Supplied records
+++

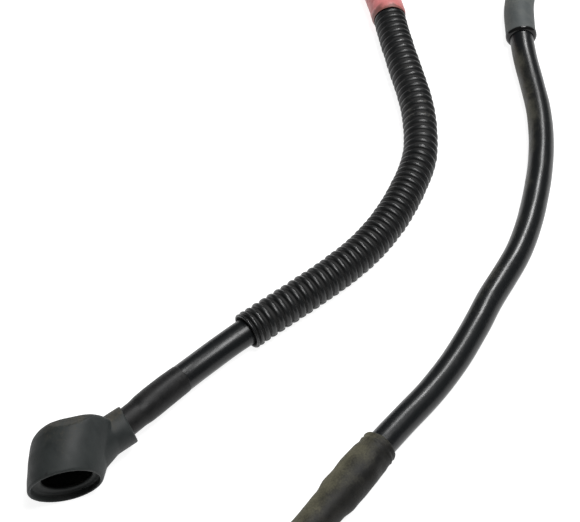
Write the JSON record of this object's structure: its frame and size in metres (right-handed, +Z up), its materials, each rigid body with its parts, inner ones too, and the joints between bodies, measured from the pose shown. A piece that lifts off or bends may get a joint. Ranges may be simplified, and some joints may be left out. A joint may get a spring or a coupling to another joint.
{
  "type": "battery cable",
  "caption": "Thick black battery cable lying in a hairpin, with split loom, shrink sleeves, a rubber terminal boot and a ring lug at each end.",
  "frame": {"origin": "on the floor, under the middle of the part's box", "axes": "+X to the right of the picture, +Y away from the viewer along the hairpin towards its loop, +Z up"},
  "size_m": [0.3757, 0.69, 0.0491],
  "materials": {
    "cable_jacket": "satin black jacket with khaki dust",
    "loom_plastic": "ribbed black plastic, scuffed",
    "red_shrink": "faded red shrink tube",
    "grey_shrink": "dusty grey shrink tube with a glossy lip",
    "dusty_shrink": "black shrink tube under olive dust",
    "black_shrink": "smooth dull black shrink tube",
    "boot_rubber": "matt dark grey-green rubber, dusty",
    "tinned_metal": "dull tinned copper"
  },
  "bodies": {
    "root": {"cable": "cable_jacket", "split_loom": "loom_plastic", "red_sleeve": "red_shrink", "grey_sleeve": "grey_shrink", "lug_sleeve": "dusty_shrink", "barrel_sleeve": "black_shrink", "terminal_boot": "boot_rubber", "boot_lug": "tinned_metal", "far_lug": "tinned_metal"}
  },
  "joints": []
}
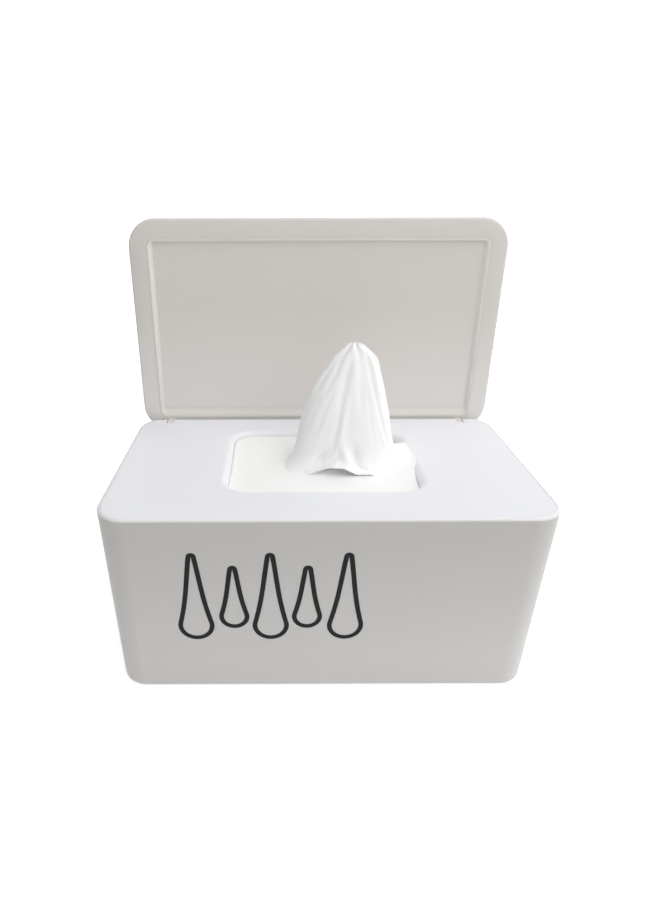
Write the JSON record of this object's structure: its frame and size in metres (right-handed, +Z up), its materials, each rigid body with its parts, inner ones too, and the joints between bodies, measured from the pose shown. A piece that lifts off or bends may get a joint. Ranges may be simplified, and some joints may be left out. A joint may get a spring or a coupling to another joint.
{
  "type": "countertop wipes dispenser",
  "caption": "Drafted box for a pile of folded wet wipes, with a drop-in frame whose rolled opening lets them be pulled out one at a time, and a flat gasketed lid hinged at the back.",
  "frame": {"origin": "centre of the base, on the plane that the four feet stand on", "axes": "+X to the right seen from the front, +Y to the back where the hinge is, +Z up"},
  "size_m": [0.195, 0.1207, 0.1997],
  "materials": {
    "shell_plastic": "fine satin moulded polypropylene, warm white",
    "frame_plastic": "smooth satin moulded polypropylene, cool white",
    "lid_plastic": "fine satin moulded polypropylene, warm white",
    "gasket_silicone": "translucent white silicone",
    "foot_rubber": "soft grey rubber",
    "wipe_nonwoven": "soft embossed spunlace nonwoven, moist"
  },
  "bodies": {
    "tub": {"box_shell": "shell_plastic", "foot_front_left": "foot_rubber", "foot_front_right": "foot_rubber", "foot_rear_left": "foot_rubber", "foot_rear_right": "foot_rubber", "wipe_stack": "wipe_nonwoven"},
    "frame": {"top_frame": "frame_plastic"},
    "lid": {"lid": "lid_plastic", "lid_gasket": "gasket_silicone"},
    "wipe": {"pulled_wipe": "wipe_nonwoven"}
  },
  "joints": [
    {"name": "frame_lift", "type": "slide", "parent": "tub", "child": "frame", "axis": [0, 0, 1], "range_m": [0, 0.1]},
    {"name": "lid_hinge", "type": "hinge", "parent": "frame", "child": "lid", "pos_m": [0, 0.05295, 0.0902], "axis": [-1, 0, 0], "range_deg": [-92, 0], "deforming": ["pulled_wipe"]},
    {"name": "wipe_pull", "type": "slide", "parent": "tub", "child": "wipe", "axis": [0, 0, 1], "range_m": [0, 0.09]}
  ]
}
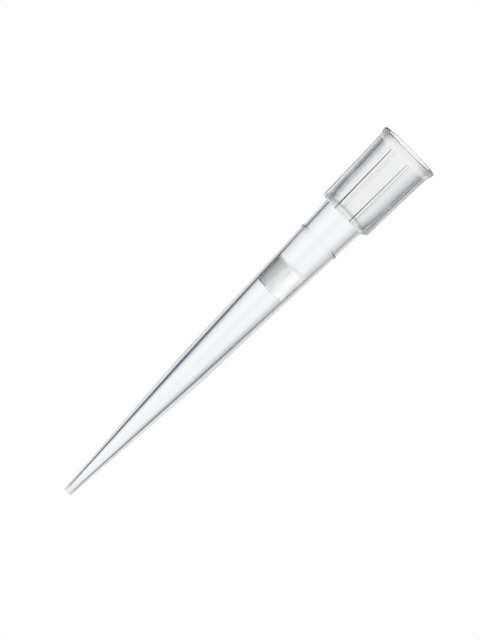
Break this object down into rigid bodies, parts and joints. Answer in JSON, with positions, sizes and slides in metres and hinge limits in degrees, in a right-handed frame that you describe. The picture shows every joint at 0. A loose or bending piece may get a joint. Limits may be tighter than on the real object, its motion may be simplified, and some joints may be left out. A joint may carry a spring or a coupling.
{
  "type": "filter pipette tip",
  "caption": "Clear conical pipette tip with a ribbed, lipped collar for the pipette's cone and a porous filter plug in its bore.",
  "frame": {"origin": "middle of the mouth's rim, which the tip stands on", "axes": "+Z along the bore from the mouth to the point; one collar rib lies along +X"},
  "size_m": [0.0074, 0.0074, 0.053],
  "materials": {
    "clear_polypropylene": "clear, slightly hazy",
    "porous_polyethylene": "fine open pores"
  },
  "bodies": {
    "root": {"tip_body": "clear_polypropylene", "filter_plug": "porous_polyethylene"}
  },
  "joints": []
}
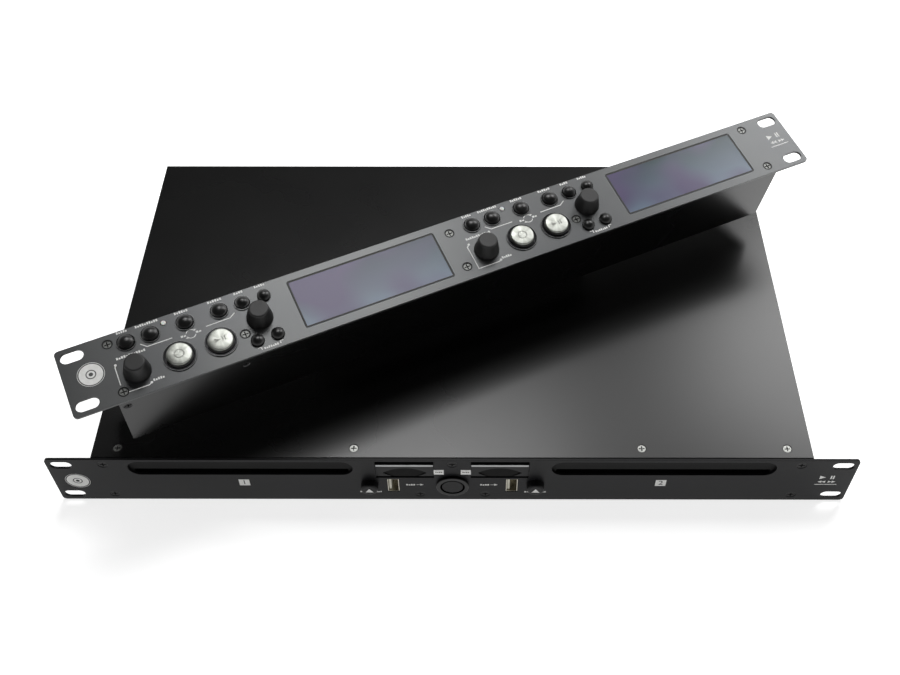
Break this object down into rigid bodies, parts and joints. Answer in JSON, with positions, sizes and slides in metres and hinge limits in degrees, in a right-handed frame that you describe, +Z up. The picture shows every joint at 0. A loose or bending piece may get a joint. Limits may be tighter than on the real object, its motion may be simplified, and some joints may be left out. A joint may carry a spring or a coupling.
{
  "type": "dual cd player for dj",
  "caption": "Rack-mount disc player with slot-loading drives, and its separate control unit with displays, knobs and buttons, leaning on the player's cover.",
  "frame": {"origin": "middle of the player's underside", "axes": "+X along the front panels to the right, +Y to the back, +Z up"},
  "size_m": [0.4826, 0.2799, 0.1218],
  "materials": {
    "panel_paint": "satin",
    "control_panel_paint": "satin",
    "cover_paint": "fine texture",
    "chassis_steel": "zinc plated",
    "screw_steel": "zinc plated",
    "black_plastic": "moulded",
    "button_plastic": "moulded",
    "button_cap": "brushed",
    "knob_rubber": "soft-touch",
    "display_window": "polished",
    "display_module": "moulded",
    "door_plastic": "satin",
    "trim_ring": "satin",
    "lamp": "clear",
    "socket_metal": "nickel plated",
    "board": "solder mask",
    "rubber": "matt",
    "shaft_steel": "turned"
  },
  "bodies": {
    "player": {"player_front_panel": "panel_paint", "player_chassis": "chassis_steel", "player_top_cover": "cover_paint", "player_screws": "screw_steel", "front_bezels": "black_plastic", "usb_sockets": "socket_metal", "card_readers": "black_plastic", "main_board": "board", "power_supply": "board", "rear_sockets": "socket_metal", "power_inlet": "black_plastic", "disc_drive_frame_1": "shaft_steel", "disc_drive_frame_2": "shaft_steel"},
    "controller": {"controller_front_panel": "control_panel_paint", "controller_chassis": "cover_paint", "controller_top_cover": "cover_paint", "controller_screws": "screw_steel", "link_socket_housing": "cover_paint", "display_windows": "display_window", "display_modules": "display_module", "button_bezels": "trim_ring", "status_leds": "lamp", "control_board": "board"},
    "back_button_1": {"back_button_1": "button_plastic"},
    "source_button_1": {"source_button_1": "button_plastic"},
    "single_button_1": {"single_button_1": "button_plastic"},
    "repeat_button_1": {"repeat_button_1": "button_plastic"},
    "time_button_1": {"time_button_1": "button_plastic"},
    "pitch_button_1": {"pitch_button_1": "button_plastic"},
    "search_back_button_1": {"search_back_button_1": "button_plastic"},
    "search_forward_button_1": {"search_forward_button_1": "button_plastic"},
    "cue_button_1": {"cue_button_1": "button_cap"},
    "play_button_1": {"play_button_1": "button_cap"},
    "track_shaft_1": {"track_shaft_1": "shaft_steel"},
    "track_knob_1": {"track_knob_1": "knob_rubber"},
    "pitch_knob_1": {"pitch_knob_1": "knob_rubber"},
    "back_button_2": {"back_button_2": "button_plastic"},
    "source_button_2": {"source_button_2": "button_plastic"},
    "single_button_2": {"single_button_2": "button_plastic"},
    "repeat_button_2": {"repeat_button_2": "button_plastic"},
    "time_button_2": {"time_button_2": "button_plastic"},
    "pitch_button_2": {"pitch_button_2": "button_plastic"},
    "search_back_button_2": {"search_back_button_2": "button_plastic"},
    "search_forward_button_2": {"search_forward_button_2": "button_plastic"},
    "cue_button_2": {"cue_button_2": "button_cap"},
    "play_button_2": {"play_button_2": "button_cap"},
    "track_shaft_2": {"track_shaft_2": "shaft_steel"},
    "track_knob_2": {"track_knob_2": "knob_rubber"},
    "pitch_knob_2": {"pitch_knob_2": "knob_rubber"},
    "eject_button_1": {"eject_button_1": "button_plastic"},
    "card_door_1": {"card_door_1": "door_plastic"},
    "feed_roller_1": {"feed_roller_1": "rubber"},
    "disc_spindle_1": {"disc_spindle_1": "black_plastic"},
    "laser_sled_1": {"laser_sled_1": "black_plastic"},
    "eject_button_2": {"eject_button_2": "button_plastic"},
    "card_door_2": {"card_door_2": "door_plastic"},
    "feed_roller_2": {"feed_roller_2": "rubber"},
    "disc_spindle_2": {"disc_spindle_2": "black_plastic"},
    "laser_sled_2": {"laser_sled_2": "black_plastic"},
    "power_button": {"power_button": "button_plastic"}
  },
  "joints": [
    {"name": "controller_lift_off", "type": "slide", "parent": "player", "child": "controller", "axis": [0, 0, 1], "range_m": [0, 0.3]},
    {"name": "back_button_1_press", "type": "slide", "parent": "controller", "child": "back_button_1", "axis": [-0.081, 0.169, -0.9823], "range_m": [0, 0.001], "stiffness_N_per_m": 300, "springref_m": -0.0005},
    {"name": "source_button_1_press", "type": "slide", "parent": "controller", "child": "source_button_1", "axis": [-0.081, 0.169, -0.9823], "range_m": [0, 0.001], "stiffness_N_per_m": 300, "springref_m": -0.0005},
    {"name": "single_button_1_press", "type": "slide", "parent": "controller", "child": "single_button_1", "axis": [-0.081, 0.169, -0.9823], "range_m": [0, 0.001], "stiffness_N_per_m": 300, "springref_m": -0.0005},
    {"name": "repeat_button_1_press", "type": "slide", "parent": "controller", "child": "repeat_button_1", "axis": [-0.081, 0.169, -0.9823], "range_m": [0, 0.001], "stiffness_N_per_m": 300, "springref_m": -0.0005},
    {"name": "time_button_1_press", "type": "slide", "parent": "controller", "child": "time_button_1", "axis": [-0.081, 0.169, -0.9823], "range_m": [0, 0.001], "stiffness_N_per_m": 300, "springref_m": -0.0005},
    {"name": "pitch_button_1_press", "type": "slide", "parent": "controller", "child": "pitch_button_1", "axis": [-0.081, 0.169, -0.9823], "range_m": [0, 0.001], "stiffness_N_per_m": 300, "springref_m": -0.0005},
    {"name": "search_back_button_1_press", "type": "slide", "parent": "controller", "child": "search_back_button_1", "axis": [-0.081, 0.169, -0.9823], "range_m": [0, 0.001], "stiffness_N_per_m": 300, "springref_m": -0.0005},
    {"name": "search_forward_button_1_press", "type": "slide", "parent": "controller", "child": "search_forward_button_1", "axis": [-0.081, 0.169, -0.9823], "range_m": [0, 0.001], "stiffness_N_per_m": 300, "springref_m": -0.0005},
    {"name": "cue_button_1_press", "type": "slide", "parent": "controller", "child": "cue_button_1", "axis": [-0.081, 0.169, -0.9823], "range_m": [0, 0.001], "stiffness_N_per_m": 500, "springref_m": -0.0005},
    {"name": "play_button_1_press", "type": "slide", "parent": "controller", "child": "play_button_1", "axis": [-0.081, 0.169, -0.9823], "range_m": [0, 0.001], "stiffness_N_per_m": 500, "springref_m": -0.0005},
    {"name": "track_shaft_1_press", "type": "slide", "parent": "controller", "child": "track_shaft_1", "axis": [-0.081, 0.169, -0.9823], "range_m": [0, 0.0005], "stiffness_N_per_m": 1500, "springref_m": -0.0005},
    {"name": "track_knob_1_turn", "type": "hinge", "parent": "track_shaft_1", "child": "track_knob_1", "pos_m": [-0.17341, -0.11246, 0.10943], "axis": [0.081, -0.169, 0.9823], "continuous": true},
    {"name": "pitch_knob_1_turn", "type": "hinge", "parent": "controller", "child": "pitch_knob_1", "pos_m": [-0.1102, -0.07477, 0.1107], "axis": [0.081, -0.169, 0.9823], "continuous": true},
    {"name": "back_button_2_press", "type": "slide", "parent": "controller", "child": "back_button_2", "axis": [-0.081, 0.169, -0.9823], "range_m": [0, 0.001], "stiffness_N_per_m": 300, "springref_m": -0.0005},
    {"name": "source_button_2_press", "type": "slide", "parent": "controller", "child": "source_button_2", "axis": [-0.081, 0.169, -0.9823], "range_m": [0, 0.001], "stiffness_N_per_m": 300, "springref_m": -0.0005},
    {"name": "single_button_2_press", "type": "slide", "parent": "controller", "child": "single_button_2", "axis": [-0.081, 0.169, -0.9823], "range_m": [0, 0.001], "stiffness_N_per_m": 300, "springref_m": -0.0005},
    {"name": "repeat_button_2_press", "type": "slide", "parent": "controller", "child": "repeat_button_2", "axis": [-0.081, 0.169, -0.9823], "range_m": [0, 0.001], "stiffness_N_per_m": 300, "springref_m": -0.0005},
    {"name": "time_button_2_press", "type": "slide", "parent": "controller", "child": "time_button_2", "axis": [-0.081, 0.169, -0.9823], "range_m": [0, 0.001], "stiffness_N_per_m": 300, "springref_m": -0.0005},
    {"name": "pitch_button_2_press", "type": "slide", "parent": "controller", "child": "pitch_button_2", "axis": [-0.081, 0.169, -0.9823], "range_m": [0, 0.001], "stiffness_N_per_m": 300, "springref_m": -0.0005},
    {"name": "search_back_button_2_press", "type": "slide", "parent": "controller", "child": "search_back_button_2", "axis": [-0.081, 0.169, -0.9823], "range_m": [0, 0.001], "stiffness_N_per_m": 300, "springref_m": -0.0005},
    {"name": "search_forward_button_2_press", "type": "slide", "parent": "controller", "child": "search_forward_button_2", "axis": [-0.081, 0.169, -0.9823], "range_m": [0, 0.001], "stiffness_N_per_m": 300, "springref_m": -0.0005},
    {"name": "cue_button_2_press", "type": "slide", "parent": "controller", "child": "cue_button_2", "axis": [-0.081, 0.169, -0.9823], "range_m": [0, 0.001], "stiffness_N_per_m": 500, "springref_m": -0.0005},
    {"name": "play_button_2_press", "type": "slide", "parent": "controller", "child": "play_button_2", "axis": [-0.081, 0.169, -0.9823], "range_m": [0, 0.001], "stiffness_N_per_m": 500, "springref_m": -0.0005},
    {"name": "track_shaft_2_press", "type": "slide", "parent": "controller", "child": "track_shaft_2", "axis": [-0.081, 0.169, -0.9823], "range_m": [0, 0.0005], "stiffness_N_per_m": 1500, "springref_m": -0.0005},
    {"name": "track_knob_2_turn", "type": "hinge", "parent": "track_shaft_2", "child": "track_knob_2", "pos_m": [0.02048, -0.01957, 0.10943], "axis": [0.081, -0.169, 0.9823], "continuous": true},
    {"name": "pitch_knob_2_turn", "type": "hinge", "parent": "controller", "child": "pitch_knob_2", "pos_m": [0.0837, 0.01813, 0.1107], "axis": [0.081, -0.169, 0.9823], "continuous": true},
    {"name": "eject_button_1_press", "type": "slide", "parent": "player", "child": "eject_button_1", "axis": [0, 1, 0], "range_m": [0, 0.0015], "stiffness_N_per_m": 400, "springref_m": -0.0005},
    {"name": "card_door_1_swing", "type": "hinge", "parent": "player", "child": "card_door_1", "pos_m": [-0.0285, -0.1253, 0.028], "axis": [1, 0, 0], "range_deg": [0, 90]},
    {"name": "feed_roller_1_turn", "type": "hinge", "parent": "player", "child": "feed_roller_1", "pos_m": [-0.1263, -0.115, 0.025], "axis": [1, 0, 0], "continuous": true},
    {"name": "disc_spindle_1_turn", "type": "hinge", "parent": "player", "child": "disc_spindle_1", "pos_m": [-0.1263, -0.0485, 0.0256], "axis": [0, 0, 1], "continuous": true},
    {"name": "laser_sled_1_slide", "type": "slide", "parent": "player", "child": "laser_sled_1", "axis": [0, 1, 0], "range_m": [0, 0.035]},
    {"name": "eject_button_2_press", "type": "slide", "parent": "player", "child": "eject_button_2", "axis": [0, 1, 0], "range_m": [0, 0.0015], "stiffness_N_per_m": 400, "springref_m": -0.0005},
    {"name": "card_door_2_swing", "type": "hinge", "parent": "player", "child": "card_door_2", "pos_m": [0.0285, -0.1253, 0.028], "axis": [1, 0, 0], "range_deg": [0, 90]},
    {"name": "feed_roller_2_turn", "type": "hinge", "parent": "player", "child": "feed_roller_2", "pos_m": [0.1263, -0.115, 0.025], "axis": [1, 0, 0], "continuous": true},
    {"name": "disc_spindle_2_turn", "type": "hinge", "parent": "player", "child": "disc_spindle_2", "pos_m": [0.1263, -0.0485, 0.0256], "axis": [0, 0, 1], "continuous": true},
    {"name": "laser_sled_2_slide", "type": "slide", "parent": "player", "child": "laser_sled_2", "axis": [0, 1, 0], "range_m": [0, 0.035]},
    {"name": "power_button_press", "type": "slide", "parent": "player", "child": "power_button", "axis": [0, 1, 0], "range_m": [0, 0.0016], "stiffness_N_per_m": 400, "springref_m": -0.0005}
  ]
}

+++

Exercise description
Write out every line of the entries that holds the word "this".

Result
Write the JSON record of this object's structure: its frame and size in metres (right-handed, +Z up), its materials, each rigid body with its parts, inner ones too, and the joints between bodies, measured from the pose shown. A piece that lifts off or bends may get a joint. Ranges may be simplified, and some joints may be left out. A joint may get a spring or a coupling to another joint.
Write the JSON record of this object's structure: its frame and size in metres (right-handed, +Z up), its materials, each rigid body with its parts, inner ones too, and the joints between bodies, measured from the pose shown. A piece that lifts off or bends may get a joint. Ranges may be simplified, and some joints may be left out. A joint may get a spring or a coupling to another joint.
Break this object down into rigid bodies, parts and joints. Answer in JSON, with positions, sizes and slides in metres and hinge limits in degrees, in a right-handed frame that you describe. The picture shows every joint at 0. A loose or bending piece may get a joint. Limits may be tighter than on the real object, its motion may be simplified, and some joints may be left out. A joint may carry a spring or a coupling.
Break this object down into rigid bodies, parts and joints. Answer in JSON, with positions, sizes and slides in metres and hinge limits in degrees, in a right-handed frame that you describe, +Z up. The picture shows every joint at 0. A loose or bending piece may get a joint. Limits may be tighter than on the real object, its motion may be simplified, and some joints may be left out. A joint may carry a spring or a coupling.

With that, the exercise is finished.